このDATには、「Dレンジ」と、ドライブモードセレクトの「スポーツモード」を組み合わせた場合に、Dレンジのままで必要なギヤ段までのシフトダウンをブリッピングを伴いながら行う機能がある。ここではブレーキペダルの踏み込み方をドライバーの意思としてシステムが読み取っている。
たとえば、富士スピードウェイの1コーナーでは、適切なブレーキペダルの踏み込みにより6速から3速までのシフトダウンを自動で行うというが、開発陣曰く、「サーキットに合わせた作り込みもさらに必要」とのこと。
よってDAT初走行となる袖ヶ浦フォレストレースウェイでは若干、自動で行われるダウンシフトがドライバーの意思と合致しないシーンもあった。これはブレーキペダルの踏力を中心にシステムが変速可否を判断するからで、たとえば緩減速(≒弱いブレーキペダルの踏力)ではダウンシフトが行われない。
試乗後、そこを開発陣に伺うと、「たしかに、緩減速の制御はこれからの課題です」とのことだった。とはいえ、従来からあるATのDレンジではリズミカルなサーキット走行が得意でなかったことを考えるとDATの効果は大きい。
車両重量はDATがMTよりも20kg重いが、20kgはすべてフロントの軸重に掛かる。よって、今回のような雨天で滑りやすい路面では前輪に荷重が掛かりやすく、走りやすい場面もあった。さらにDATではMTとの操舵フィール上の差異が最小限になるようにEPS含めたステア特性を何度作り込んだというだけあり、MTから乗り換えた直後でも違和感を抱かなかった。
◆「GRヤリス」はまだまだ進化する!
GRヤリスのチーフエンジニアである齋藤尚彦さんは、新型GRヤリスにかける想いをこう述べた。

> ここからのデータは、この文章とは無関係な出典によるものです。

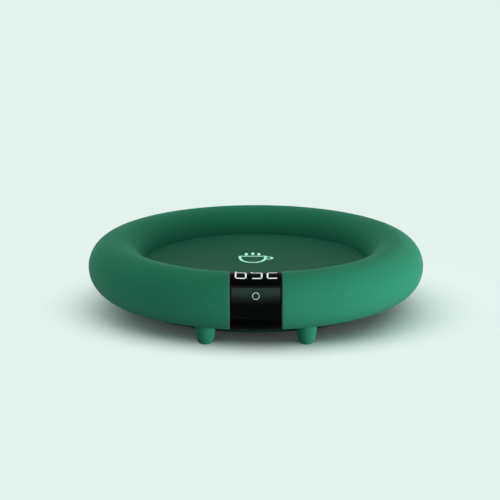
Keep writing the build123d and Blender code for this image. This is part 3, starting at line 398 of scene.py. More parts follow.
def build_foot(node, material):
    """A stub foot that narrows to a small flat tip."""
    low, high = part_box(node)
    radius = (high.x - low.x) / 2
    x, y = (low.x + high.x) / 2, (low.y + high.y) / 2
    points = []
    for row in range(FOOT_ROWS + 1):
        share = (row / FOOT_ROWS) ** 2
        size = radius * (FOOT_TIP + (1 - FOOT_TIP) * math.sin(math.pi / 2 * math.sqrt(share)))
        for i in range(FOOT_SIDES):
            turn = FULL_TURN * i / FOOT_SIDES
            points.append((x + size * math.cos(turn), y + size * math.sin(turn), low.z + FOOT_TAPER * share))
    points += [(px, py, high.z) for px, py, _ in points[-FOOT_SIDES:]]
    faces = wall_faces(FOOT_ROWS + 1, FOOT_SIDES)
    last = (FOOT_ROWS + 1) * FOOT_SIDES
    faces.append(tuple(range(FOOT_SIDES))[::-1])
    faces.append(tuple(range(last, last + FOOT_SIDES)))
    foot = new_piece(node + "_skin", points, faces, "foot_silicone", material)
    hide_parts(node)
    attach(foot, "warmer_body")


# ---------------------------------------------------------------- front panel
def seam_angle(level, x, radius):
    """Section angle at which the panel's face meets a plane across the key's line of travel."""
    angle = PRESS_TURN + math.asin(level / radius)
    for _ in range(SEAM_ROUNDS):
        out = RING + radius * math.cos(angle)
        lag = out - math.sqrt(out**2 - x**2)
        angle = PRESS_TURN + math.asin((level - lag * math.sin(PRESS_TURN)) / radius)
    return angle


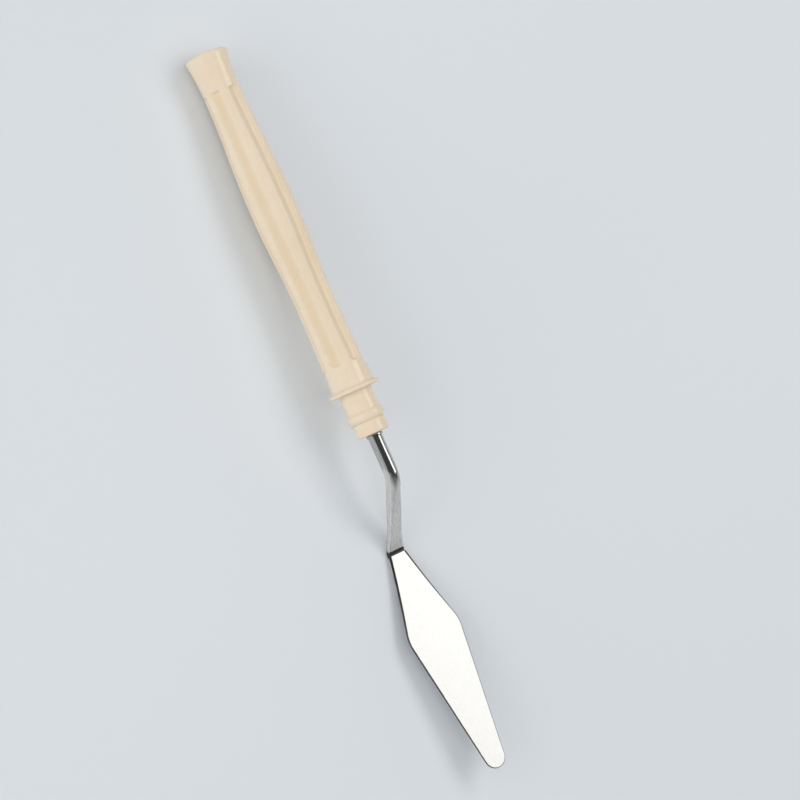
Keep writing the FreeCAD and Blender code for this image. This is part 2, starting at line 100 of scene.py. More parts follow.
# blade
BLADE_TILT = radians(3.0)
BLADE_LENGTH, BLADE_WIDTH, WIDEST_AT = 64.0, 17.8 - 2 * HAIR, 23.5
FLANK_RADIUS, CORNER_RADIUS, TIP_RADIUS = 260.0, 10.0, 3.3
BLADE_THICKNESS, TIP_THICKNESS, BLADE_EDGE = 0.6, 0.4, 0.12
THICK_PAST_TONGUE = 1.0            # the plate keeps its full thickness this far past the tongue
BEVEL_WIDTHS = [0.55, 0.26, 0.2]   # at the heel, the widest place and the tip
BRAZE_HALF_WIDTH = HEEL_WIDTH / 2 - 0.2

# lengths that follow from them
TURN = CRANK_ANGLE + BLADE_TILT
HEEL_HALF = (BLADE_THICKNESS + TONGUE_ROOT) / 2
HEEL_CROWN = 3 * HEEL_HALF   # half height of the oval that the heel is flattened from
HEEL_LAP = HEEL_HALF * tan(TURN / 2)
HEEL_REACH = HEEL_RADIUS * tan(TURN / 2)
CRANK_END_X = HEEL_LAP - HEEL_REACH
STEP_LENGTH = BLADE_THICKNESS / tan(TURN)
BLADE_HEEL_X = HEEL_LAP + STEP_LENGTH
CRANK_LENGTH = CRANK_DROP / sin(CRANK_ANGLE)
BEND_REACH = BEND_RADIUS * tan(CRANK_ANGLE / 2)
CRANK_RUN = CRANK_LENGTH - BEND_REACH
ROOT_X = ROD_RUN + CRANK_LENGTH * cos(CRANK_ANGLE)

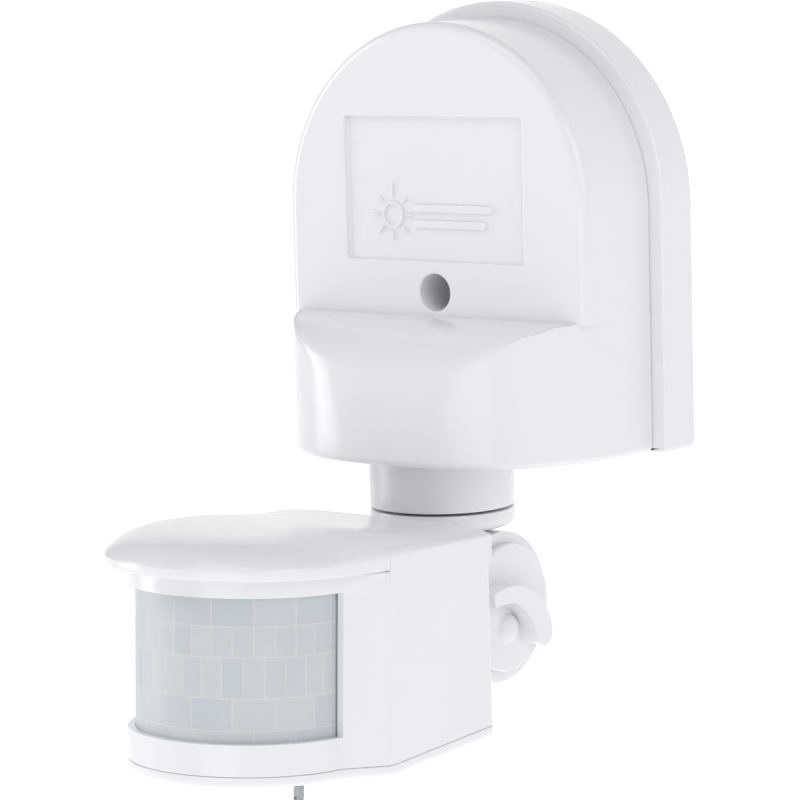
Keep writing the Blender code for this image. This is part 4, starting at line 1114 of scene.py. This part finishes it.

「GRヤリスは、2020年夏に生産を開始しましたが、ここをスタートラインとしてこれまで鍛えてきました。世界では2万5000台以上のオーナーがいらっしゃる。こうしたファンに支えられ、スーパー耐久、全日本ラリー、GRヤリスをベースにしたモデルでラリー1のホモロゲーションを取得し、ラリー1にも参戦できました(本取材後の2024年1月1日には「GR Yaris Rally2」がラリー2のホモロゲーションを取得)。さらにうれしいことにWRCでは2021年から3年連続でタイトルを獲得できました!」と声を大にする。
齋藤さんは続けて、「ラリーモデルは市販車との関係が密接。2023年9月のS耐もてぎでは、GRヤリスの8速ATモデルを出走させましたが、新型GRヤリスに設定したDATには、そこでの実戦経験を市販車に織り込みました。熱の問題、LSDの問題など課題を出しきり、対応することで進化させてきました。レース環境でも使えるタフなATがDAT。この先も実戦で鍛えることをやめず、さらなる進化をGRヤリスでは目指します」と今後の抱負を力強く語った。